EXERCISE BRIEF —
Repeat exactly, and only, the lines from the one that contains "for side in" through the one that contains "zip(*points))), Vector(map(max, zip(*points)))", both ends included.
+++ STORED DATA
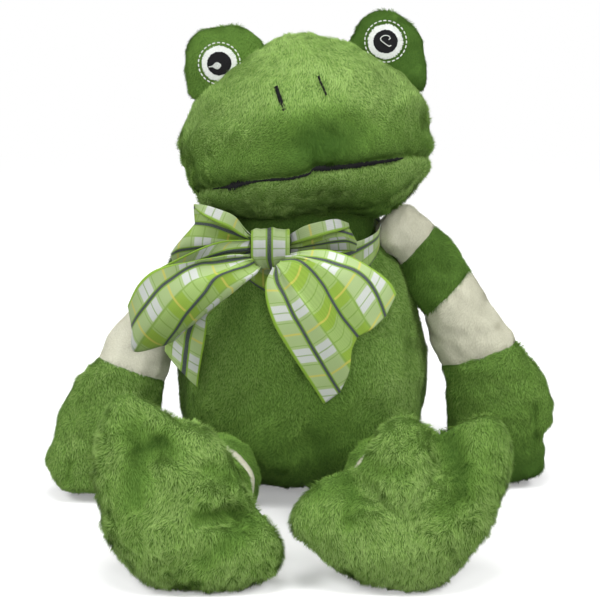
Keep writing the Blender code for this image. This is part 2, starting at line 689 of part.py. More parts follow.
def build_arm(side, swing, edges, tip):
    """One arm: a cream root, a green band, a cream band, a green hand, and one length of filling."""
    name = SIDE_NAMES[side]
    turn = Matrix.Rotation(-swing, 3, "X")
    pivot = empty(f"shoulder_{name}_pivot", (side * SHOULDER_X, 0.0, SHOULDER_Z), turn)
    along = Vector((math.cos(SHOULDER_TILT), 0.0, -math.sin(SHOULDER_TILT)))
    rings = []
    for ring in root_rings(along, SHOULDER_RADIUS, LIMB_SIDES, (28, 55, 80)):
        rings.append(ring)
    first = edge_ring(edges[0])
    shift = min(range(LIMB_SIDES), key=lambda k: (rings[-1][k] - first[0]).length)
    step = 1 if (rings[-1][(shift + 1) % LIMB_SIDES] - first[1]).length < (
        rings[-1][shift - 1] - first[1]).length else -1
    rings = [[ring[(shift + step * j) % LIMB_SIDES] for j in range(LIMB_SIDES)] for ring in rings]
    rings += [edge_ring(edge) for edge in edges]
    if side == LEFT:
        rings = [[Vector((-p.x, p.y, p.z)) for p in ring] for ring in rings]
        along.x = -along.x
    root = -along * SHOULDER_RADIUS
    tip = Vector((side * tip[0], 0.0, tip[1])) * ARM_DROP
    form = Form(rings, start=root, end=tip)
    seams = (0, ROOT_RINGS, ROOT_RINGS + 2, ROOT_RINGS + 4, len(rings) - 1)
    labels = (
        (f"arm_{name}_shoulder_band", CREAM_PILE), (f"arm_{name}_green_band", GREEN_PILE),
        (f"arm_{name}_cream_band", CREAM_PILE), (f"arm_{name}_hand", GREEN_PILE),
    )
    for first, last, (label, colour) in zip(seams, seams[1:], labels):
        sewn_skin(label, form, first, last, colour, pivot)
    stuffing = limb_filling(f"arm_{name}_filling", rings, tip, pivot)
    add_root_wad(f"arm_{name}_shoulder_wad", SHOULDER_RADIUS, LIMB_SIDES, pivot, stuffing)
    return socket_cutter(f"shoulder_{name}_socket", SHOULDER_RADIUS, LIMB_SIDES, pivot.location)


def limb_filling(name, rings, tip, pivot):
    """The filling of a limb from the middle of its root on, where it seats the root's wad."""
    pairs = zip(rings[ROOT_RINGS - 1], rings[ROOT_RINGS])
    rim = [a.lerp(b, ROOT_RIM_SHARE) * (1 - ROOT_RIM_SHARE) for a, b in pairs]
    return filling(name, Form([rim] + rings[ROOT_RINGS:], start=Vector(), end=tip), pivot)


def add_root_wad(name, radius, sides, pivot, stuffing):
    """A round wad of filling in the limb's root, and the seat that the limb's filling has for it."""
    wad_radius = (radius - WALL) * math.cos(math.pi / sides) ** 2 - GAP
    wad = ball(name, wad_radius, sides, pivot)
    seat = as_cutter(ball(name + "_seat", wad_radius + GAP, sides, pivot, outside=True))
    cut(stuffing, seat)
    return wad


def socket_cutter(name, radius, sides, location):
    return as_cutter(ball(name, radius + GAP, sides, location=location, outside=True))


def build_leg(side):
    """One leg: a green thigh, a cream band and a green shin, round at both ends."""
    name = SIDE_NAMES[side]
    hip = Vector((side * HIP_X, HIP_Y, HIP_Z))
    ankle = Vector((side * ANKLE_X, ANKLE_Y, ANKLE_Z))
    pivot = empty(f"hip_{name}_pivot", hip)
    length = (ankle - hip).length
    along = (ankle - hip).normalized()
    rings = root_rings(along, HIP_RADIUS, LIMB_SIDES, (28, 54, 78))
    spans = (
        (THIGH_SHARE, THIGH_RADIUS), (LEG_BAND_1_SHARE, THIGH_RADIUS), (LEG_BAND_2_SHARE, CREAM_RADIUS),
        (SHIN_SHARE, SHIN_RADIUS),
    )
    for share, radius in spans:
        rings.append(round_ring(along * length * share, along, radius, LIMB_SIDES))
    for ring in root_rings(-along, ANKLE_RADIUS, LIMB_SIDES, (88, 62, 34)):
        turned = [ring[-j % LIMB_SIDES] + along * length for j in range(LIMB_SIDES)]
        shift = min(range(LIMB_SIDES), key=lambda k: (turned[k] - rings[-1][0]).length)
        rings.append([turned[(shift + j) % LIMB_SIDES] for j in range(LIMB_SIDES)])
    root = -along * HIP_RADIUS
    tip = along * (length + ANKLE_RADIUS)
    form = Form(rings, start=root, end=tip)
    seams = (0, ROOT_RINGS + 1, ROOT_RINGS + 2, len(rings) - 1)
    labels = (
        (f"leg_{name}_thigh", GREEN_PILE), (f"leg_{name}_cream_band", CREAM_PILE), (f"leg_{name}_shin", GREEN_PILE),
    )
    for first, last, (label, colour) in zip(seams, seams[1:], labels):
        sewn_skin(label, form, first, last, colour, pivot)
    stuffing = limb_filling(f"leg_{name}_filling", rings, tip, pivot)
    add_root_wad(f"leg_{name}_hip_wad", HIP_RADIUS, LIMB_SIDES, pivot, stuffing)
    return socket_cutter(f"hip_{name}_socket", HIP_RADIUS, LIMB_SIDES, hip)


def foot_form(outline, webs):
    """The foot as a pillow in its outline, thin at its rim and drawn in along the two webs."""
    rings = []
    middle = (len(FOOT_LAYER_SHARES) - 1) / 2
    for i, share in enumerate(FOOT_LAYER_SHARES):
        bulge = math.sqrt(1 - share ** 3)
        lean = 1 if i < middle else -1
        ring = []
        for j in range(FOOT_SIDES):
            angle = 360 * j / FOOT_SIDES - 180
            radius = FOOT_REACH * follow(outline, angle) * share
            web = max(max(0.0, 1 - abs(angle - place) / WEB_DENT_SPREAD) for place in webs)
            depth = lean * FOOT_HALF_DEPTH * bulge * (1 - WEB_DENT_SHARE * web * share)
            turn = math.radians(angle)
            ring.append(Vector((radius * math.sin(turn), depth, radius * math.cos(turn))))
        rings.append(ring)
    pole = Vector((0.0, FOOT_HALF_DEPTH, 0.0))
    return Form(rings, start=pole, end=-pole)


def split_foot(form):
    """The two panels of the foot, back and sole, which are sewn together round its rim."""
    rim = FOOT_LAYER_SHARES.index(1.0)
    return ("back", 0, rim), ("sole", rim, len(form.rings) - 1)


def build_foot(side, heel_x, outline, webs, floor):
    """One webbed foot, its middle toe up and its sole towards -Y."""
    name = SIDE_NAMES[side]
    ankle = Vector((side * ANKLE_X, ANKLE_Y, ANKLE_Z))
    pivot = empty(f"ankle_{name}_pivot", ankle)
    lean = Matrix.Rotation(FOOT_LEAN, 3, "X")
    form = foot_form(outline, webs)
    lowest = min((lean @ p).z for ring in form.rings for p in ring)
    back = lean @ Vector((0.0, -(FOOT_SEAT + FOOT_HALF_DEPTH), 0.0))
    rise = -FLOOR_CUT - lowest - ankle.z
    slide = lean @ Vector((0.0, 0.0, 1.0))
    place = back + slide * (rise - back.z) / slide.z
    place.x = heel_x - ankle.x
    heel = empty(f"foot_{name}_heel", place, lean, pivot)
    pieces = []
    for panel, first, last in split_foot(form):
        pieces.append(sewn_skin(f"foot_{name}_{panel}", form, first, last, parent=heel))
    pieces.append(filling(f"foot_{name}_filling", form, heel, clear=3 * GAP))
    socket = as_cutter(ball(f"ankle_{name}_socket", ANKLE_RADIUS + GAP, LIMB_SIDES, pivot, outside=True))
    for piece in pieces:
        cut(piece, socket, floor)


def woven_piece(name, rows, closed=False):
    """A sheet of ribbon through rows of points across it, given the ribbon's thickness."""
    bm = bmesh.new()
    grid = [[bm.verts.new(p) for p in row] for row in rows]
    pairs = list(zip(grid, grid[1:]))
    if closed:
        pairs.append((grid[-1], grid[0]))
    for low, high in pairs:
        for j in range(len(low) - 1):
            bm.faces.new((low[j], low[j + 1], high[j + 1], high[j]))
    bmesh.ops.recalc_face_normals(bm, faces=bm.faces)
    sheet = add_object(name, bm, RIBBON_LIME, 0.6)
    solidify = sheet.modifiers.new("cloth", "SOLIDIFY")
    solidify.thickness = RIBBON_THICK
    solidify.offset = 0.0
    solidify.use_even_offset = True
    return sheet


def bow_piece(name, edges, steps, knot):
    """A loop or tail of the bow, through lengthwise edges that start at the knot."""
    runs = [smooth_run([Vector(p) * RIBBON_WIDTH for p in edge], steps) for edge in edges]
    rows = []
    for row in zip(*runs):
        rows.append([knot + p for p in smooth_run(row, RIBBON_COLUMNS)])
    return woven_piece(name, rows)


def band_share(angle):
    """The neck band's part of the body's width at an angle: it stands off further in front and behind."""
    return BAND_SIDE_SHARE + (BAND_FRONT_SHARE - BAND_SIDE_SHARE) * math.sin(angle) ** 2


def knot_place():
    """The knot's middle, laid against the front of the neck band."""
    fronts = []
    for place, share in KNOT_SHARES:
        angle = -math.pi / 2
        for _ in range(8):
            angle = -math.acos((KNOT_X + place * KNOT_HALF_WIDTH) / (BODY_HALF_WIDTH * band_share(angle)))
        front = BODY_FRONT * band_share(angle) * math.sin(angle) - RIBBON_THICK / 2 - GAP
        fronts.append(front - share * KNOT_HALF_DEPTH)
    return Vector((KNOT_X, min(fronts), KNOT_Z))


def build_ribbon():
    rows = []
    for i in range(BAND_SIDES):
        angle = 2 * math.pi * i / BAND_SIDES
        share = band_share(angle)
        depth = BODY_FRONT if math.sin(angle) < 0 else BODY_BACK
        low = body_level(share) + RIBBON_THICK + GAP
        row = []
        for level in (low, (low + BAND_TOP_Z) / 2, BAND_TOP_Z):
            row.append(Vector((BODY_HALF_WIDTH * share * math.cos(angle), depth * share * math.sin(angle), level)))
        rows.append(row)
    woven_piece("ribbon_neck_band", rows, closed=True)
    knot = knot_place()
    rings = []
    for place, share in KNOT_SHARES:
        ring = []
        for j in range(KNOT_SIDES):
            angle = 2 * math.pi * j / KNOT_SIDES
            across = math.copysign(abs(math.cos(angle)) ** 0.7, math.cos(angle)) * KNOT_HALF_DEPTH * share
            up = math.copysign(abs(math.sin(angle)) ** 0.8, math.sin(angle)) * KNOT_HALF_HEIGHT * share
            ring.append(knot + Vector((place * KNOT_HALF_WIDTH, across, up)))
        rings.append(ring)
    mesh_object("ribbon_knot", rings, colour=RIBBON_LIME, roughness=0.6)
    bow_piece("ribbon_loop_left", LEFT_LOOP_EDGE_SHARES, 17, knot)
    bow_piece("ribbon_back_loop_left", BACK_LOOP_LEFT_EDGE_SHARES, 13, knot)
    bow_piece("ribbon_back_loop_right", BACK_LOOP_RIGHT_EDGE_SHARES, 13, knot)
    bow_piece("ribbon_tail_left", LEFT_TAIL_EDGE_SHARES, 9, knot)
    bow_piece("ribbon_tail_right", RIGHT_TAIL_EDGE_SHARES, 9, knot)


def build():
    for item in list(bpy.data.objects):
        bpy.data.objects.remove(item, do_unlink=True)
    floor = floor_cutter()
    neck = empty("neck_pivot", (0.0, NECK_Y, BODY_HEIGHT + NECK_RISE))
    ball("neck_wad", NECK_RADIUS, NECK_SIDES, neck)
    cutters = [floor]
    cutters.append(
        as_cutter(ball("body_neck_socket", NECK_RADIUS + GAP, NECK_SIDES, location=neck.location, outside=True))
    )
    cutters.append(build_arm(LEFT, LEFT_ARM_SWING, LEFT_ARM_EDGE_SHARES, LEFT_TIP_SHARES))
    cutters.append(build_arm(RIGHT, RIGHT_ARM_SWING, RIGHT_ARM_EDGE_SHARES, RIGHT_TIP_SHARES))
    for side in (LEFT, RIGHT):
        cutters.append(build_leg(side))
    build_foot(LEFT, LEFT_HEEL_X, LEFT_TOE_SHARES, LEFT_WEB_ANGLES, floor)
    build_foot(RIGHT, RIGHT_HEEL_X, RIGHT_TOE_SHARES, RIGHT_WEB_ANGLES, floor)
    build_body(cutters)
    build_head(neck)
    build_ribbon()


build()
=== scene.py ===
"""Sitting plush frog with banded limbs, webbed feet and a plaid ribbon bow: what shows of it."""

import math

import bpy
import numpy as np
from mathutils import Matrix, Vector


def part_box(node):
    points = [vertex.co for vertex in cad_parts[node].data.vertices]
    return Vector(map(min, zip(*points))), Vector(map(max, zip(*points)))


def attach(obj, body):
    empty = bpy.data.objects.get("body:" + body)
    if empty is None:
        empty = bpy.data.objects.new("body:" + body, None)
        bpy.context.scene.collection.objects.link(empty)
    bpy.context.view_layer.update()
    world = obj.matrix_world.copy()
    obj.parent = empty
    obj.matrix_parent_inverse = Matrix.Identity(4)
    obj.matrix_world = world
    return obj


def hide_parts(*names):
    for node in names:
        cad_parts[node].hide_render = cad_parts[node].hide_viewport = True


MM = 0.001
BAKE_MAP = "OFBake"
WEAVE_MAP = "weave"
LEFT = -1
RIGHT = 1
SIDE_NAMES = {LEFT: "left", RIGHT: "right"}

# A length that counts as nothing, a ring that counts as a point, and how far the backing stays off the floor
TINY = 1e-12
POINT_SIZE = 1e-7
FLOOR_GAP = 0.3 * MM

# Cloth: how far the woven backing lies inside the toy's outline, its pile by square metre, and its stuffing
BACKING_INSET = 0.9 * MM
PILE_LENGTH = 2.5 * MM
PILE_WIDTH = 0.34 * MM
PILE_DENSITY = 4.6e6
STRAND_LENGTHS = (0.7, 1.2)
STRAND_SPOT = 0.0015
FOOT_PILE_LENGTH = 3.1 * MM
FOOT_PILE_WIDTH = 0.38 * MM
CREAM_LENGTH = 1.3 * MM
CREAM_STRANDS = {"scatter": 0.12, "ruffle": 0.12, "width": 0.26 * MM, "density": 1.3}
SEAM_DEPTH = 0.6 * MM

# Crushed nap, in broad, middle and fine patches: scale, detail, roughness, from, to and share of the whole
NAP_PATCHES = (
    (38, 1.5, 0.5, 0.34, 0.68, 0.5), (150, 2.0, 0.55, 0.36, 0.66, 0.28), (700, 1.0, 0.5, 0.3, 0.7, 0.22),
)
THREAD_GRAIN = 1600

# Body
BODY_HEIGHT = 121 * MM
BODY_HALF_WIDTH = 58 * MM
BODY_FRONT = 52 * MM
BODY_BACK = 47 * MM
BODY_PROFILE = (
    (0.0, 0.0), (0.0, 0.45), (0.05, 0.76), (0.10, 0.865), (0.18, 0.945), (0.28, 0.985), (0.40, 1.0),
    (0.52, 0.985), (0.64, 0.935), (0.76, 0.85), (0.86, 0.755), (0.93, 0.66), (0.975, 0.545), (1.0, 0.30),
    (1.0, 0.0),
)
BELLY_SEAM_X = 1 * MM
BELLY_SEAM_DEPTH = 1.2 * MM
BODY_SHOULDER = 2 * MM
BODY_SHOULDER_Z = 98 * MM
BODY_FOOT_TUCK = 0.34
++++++
EXERCISE RESPONSE —
    for side in (LEFT, RIGHT):
        cutters.append(build_leg(side))
    build_foot(LEFT, LEFT_HEEL_X, LEFT_TOE_SHARES, LEFT_WEB_ANGLES, floor)
    build_foot(RIGHT, RIGHT_HEEL_X, RIGHT_TOE_SHARES, RIGHT_WEB_ANGLES, floor)
    build_body(cutters)
    build_head(neck)
    build_ribbon()


build()
=== scene.py ===
"""Sitting plush frog with banded limbs, webbed feet and a plaid ribbon bow: what shows of it."""

import math

import bpy
import numpy as np
from mathutils import Matrix, Vector


def part_box(node):
    points = [vertex.co for vertex in cad_parts[node].data.vertices]
    return Vector(map(min, zip(*points))), Vector(map(max, zip(*points)))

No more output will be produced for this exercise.